Right now, I’m writing about invented characters. They’re not Jewish, but they are pariahs, and I feel that same sense of responsibility. I think I can’t help but bring my Jewish sensibility—a respect for history, a sensitivity to oppression, an outsider perspective—to everything that I write. I’m grateful for it; it gives my stories, however realistic or fantastic, meaning.

 

 

5 thoughts on “Why We Write Jewish Historical Fiction

  1. Nomi Eve says:

    So excited to be in Moment with Stephanie Feldman. And I wanted to let readers know about my 100 Book Club challenge. I’ve challenged myself to meet with 100 book clubs, either via Skype or in person to chat about Henna House. I have 83 clubs signed up so far and am looking for book clubs all over the country to get me to 100. You can check out photos of my journey on my website blog (nomi-eve.com). Let’s make a date!

  2. marion cuba says:

    Marion Cuba
    I write historical fiction (Shanghai Legacy) because I “write what I do NOT know.” Growing up in the South, I learned nothing about the Jewish past from my parents because they were so conscious of our being a minority, wanting our family to assimilate. Nor did I learn anything about the Holocaust in school—probably the only freshman entering Brandeis University so lacking in knowledge.
    Maybe because of that, the Holocaust has always been a secret thorn in my heart. On a trip to China, I learned about the Germans who fled Hitler to Shanghai, the only place in the world that would take them without a visa. How could I not have known? My father was Sephardic, and the wealthy Sephardic families in Shanghai created schools and housing and sustenance, for the now-impoverished Jews.
    Once home, I researched the subject and knew I had to write about it. Specifically, I wanted to write fiction in order to personalize and, hopefully, memorialize this phenomenon. It also dovetailed with a theme that has haunted me—again, from being protected by my parents from the tragic parts of our past (though I attended synagogue, I became a bat mitzvah, was confirmed, celebrated Passover and the major Jewish holidays)—namely, how a survivor’s story affects and afflicts the next generation.
    May current project concerns another little-known chapter of the Holocaust: the internment camps in Vichy, France.
    My goal is to learn and to teach, and to try to make personal that which is a universal story.

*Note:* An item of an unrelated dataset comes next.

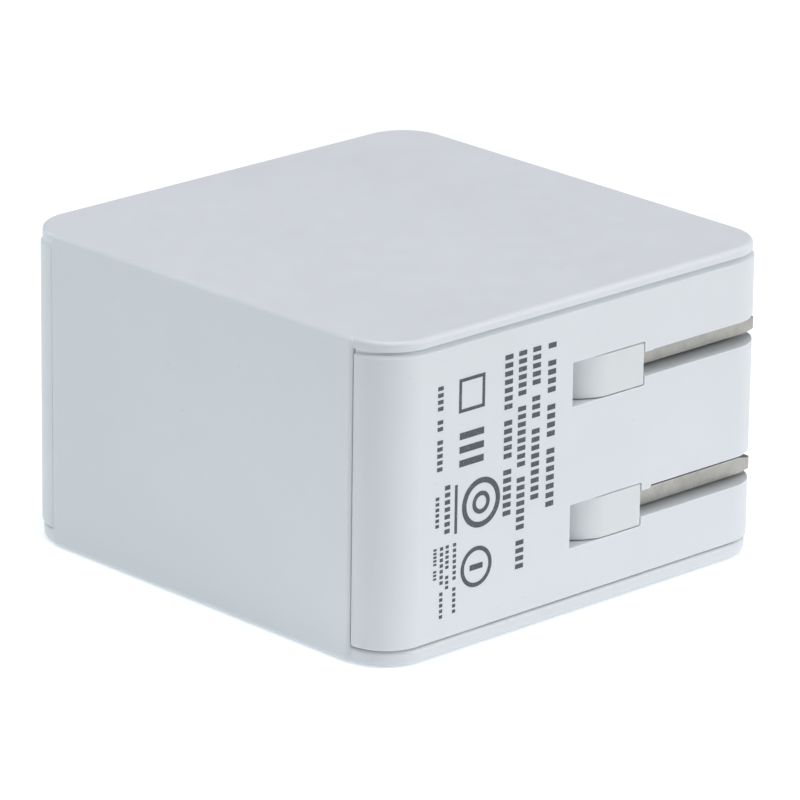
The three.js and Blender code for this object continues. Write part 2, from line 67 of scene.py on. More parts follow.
COVER_HIGH = box_mm("wrap_cover")[1]
SHELL_LOW, SHELL_HIGH = box_mm("rear_shell")
FRONT_HIGH = box_mm("front_shell")[1]
CARRIER_LOW, CARRIER_HIGH = box_mm("prong_carrier")

HALF_X = COVER_HIGH.x
HALF_Y = COVER_HIGH.y
HEIGHT = COVER_HIGH.z
MID_Z = HEIGHT / 2
BODY_LOW = SHELL_LOW.z
BODY_HIGH = SHELL_HIGH.z
BODY_MAX_X = SHELL_HIGH.x
REAR_SPLIT_Y = SHELL_LOW.y

SEAM = 0.1
SPLIT_Y = REAR_SPLIT_Y - SEAM
BASE_PLATE = BODY_LOW - SEAM
TOP_PLATE = HEIGHT - BODY_HIGH - SEAM

PLATE_CORNER = 4.4
BODY_CORNER = 4.0
PANEL_INNER_X = 21.8
PANEL_HALF_LENGTH = 18.9
POCKET_X = 21.5
WALL = 1.4

# The printed face is a hair behind the plates' rims, so that the ink stays inside the box.
INK = 0.02
LABEL_Y = HALF_Y - INK

# Hinge blocks and blades.
BLADE_PITCH = 12.7
LEVELS = {"upper": MID_Z + BLADE_PITCH / 2, "lower": MID_Z - BLADE_PITCH / 2}
BLOCK = 4.15
BLOCK_HALF_HEIGHT = 1.89
BLOCK_CORNER = 0.25
BLOCK_SHOULDER = 0.11
BLADE_SIDE_GAP = 0.05
HINGE_X = -3.1
HINGE_Y = HALF_Y - BLOCK
WINDOW_GAP = 0.16
WINDOW_CORNER = 0.18
WINDOW_FAR_CORNER = 0.08
WINDOW_HALF_HEIGHT = 1.95
PRONG_HOUSING_X = 3.2
PRONG_HOUSING_Y = 14.7
GROOVE_FLOOR_Y = 14.6
GROOVE_DROP = 1.17
GROOVE_RISE = {"upper": 1.06, "lower": 1.48}
NUB_RISE = {"upper": 1.0, "lower": 1.19}
BLADE_THICK = 1.5
BLADE_SINK = {"upper": 0.0, "lower": 0.12}
TAIL_WIDTH = 5
TAIL_REACH = 3.7
TAIL_FIT = 0.02
SHAFT_RADIUS = 2.2
TRUNNION_RADIUS = 1.4

# Ports.
PORT_SHEET = 0.3


# ------------------------------------------------------------------ shapes


def mesh_object(name, vertices, faces):
    mesh = bpy.data.meshes.new(name)
    mesh.from_pydata(vertices, [], faces)
    mesh.validate()
    made = bpy.data.objects.new(name, mesh)
    bpy.context.scene.collection.objects.link(made)
    return made


def arc(centre_x, centre_y, radius, start, end, steps):
    """Points along an arc, both ends included."""
    points = []
    for step in range(steps + 1):
        angle = start + (end - start) * step / steps
        points.append((centre_x + radius * math.cos(angle), centre_y + radius * math.sin(angle)))
    return points


def rectangle(low, high, radius, steps=20):
    """An outline with round corners, as a function of how far it is drawn inwards.

    radius is one number, or four for the corners from low x, low y anticlockwise.
    """
    radii = radius if isinstance(radius, (list, tuple)) else [radius] * 4

    def outline(inset):
        low_x, low_y = low[0] + inset, low[1] + inset
        high_x, high_y = high[0] - inset, high[1] - inset
        r = [max(value - inset, 0.001) for value in radii]
        return (
            arc(low_x + r[0], low_y + r[0], r[0], 2 * QUARTER, 3 * QUARTER, steps)
            + arc(high_x - r[1], low_y + r[1], r[1], 3 * QUARTER, 4 * QUARTER, steps)
            + arc(high_x - r[2], high_y - r[2], r[2], 0, QUARTER, steps)
            + arc(low_x + r[3], high_y - r[3], r[3], QUARTER, 2 * QUARTER, steps)
        )

    return outline


def loft(name, loops):
    """A closed solid through loops of equally many points, with flat ends."""
    count = len(loops[0])
    vertices = [point for loop in loops for point in loop]
    faces = [list(reversed(range(count)))]
    for row in range(len(loops) - 1):
        start = row * count
        for index in range(count):
            after = (index + 1) % count
            faces.append([start + index, start + after, start + count + after, start + count + index])
    faces.append([(len(loops) - 1) * count + index for index in range(count)])
    return mesh_object(name, vertices, faces)


def slab(name, outline, low, high, low_round=0.0, high_round=0.0, steps=5):
    """An outline standing between two heights, with its bottom and top edges rounded."""
    levels = []
    if low_round:
        for step in range(steps):
            angle = QUARTER * step / steps
            levels.append((low + low_round * (1 - math.cos(angle)), low_round * (1 - math.sin(angle))))
    levels.append((low + low_round, 0))
    levels.append((high - high_round, 0))
    if high_round:
        for step in range(1, steps + 1):
            angle = QUARTER * step / steps
            levels.append((high - high_round * (1 - math.sin(angle)), high_round * (1 - math.cos(angle))))
    loops = [[(x, y, z) for x, y in outline(inset)] for z, inset in levels]
    return loft(name, loops)


def facing(name, outline, low_y, high_y, low_round=0.0, high_round=0.0):
    """A slab whose outline is drawn in X and Z, and which runs along Y."""
    made = slab(name, outline, -high_y, -low_y, high_round, low_round)
    made.data.transform(Matrix.Rotation(QUARTER, 4, "X"))
    return made


def block(low, high, rounding=0.0):
    """A box with rounded edges, or a sharp one for cutting."""
    if rounding:
        outline = rectangle(low[:2], high[:2], rounding, 4)
        return slab("block", outline, low[2], high[2], rounding, rounding, 4)
    x, y, z = zip(low, high)
    vertices = [(x[i], y[j], z[k]) for k in (0, 1) for j in (0, 1) for i in (0, 1)]
    faces = [(0, 2, 3, 1), (4, 5, 7, 6), (0, 1, 5, 4), (2, 6, 7, 3), (0, 4, 6, 2), (1, 3, 7, 5)]
    return mesh_object("block", vertices, faces)


def upright(x, y, radius, low, high, rounding=0.15, steps=12):
    """A round bar along Z."""
    outline = rectangle((x - radius, y - radius), (x + radius, y + radius), radius, steps)
    return slab("upright", outline, low, high, rounding, rounding, 3)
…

  3. I have become fascinated with the legacy of the Holocaust in fiction of second and third generations to victims and survivors. My own novel, Even in Darkness, tells my great aunt’s story, honors the complexity of the choices that she and the priest who became so important in her life had to make, pays homage to my grandparents who lost everything and re-found everything differently, and most importantly, celebrates the legacy of reinvention that honors the past, forgets nothing but forgives much for the sake of creating meaning out of horror. I too chose fiction for the immediacy of character and narrative, and wrote my way to an understanding of the universal themes to be mined from my Jewish past.